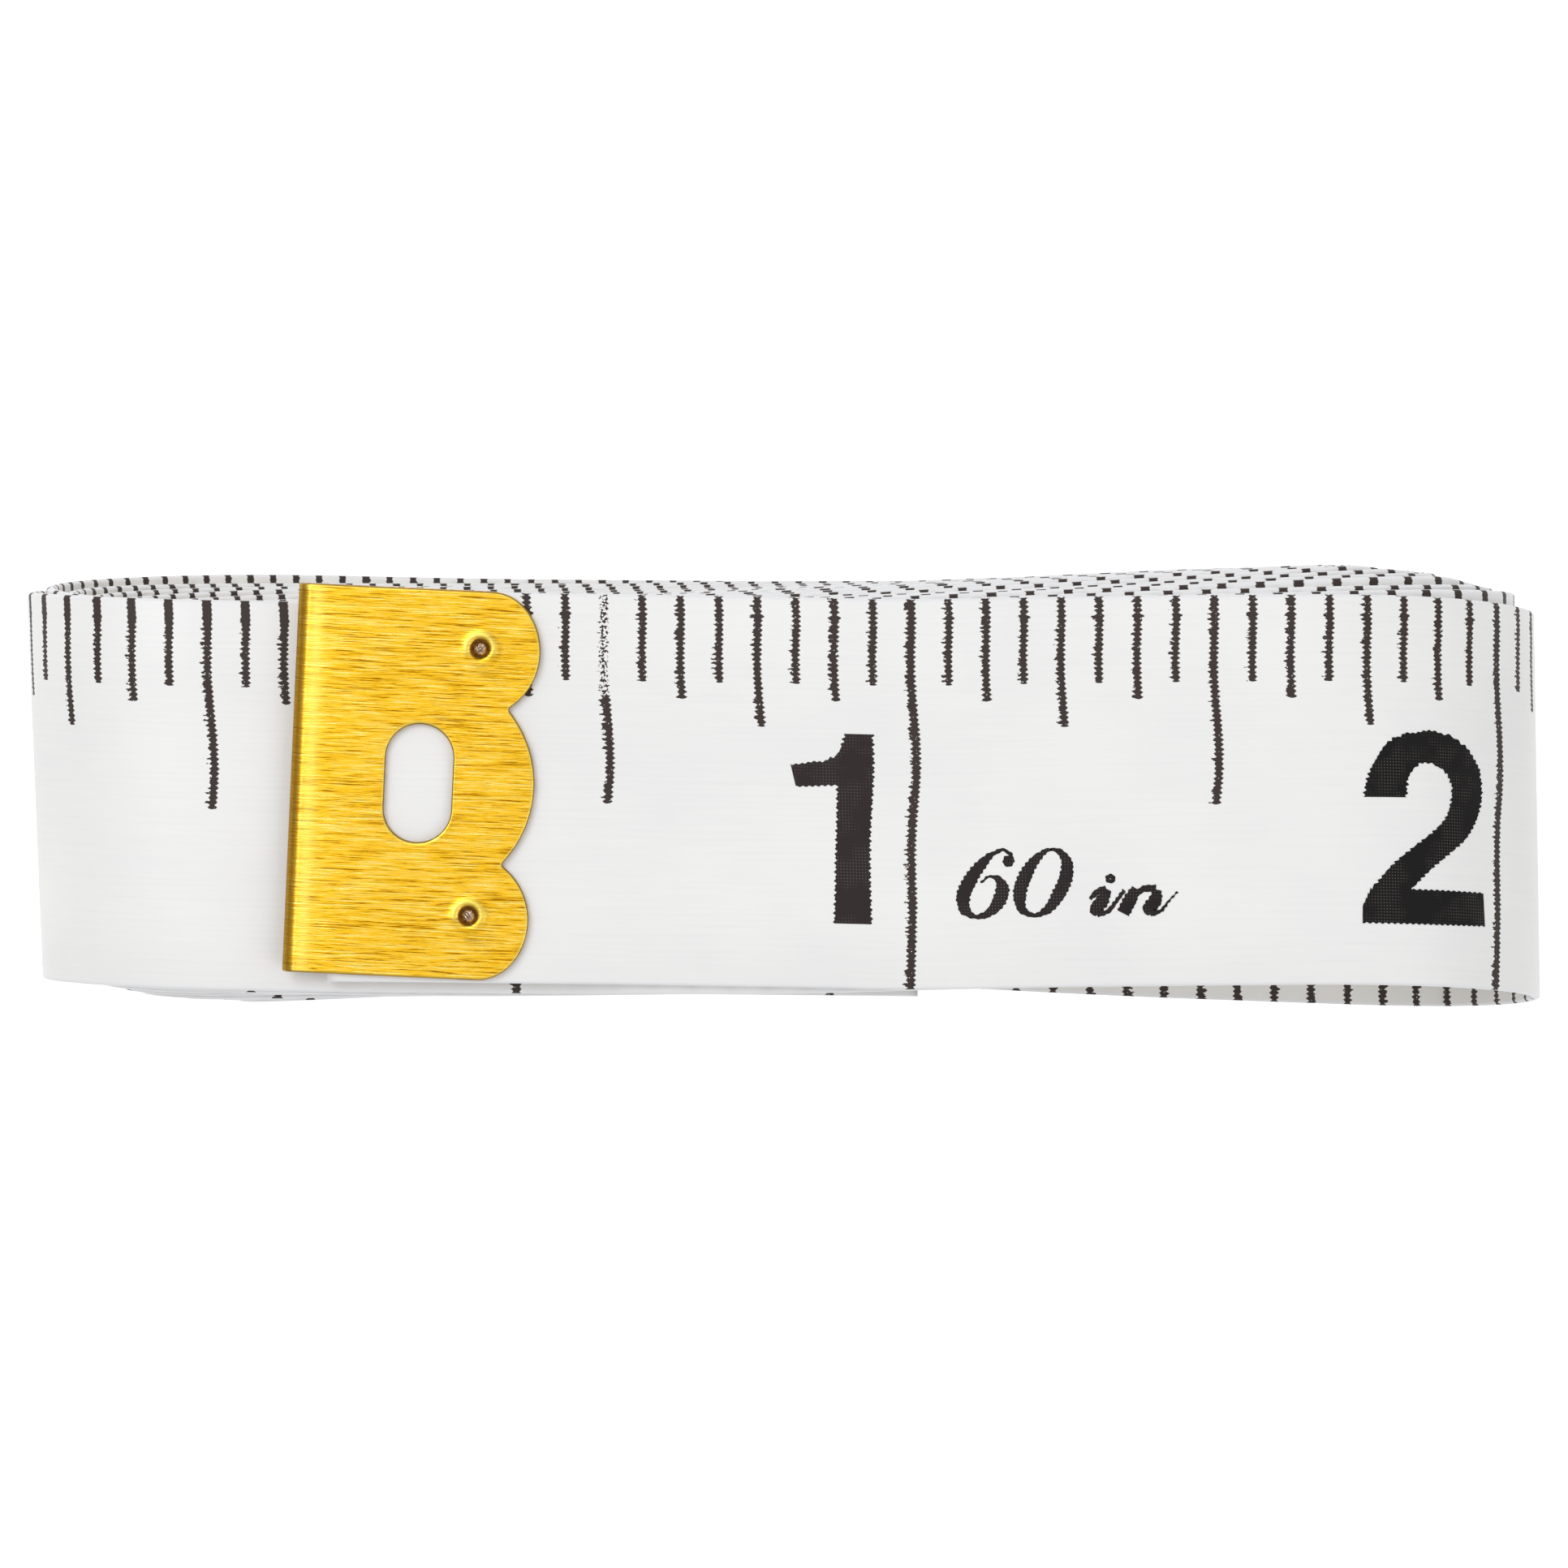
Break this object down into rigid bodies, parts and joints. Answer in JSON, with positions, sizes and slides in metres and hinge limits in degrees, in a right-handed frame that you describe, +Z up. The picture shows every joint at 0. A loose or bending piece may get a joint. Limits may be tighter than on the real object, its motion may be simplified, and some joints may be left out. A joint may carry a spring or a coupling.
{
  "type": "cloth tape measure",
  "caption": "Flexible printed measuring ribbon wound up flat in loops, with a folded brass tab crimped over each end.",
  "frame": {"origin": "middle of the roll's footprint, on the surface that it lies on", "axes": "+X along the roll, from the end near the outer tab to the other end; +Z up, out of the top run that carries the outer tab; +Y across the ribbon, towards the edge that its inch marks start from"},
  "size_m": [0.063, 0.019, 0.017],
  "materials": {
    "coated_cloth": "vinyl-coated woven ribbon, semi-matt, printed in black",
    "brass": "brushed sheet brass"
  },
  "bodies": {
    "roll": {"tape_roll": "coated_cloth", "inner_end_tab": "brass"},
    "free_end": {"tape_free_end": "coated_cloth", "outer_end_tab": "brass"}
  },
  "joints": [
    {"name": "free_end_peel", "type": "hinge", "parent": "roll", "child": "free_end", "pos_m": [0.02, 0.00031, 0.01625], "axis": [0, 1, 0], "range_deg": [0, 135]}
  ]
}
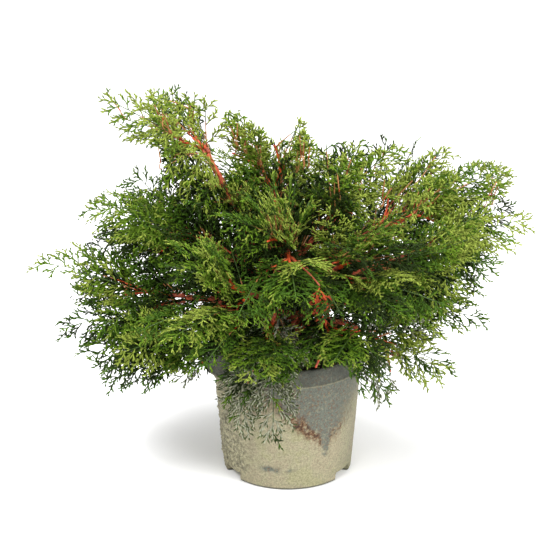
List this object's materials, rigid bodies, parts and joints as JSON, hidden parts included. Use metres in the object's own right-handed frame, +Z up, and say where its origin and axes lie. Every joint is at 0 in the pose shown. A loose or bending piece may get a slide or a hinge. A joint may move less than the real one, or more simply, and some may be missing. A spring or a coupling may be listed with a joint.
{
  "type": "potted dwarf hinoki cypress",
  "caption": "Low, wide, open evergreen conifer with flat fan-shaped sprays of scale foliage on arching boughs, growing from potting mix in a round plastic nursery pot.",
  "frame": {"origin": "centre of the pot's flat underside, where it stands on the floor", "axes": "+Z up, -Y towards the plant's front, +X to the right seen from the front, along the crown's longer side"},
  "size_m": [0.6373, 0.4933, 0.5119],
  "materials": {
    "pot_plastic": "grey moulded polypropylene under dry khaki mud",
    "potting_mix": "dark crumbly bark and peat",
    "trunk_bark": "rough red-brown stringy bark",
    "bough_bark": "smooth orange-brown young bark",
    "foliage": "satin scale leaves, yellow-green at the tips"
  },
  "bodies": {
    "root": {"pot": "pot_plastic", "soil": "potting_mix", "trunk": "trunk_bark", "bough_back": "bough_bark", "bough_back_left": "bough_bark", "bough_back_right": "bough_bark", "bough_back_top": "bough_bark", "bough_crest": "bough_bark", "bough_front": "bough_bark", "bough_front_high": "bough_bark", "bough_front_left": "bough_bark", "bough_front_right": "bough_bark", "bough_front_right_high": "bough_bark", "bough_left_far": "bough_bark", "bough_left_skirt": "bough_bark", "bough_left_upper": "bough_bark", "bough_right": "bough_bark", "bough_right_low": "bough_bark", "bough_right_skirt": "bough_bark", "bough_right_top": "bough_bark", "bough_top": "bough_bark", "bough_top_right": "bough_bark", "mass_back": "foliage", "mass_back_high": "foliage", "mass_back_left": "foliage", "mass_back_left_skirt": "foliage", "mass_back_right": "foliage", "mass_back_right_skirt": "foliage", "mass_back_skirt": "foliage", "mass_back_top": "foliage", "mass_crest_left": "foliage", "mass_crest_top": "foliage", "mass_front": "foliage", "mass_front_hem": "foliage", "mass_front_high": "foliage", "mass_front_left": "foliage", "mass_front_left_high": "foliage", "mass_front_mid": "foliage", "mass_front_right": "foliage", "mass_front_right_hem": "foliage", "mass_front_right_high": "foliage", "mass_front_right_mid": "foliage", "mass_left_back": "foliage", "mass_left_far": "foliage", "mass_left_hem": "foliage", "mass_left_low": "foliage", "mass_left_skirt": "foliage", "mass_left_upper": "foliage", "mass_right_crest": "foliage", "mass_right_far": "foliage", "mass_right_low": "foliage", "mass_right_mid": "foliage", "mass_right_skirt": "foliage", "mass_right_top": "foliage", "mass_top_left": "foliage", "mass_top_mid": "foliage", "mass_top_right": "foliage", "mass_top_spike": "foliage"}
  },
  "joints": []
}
§
■ **Prompt**:
In the records above, collect each line with "bodies".

■ **Output of the exercise**:
Break this object down into rigid bodies, parts and joints. Answer in JSON, with positions, sizes and slides in metres and hinge limits in degrees, in a right-handed frame that you describe, +Z up. The picture shows every joint at 0. A loose or bending piece may get a joint. Limits may be tighter than on the real object, its motion may be simplified, and some joints may be left out. A joint may carry a spring or a coupling.
  "bodies": {
List this object's materials, rigid bodies, parts and joints as JSON, hidden parts included. Use metres in the object's own right-handed frame, +Z up, and say where its origin and axes lie. Every joint is at 0 in the pose shown. A loose or bending piece may get a slide or a hinge. A joint may move less than the real one, or more simply, and some may be missing. A spring or a coupling may be listed with a joint.
  "bodies": {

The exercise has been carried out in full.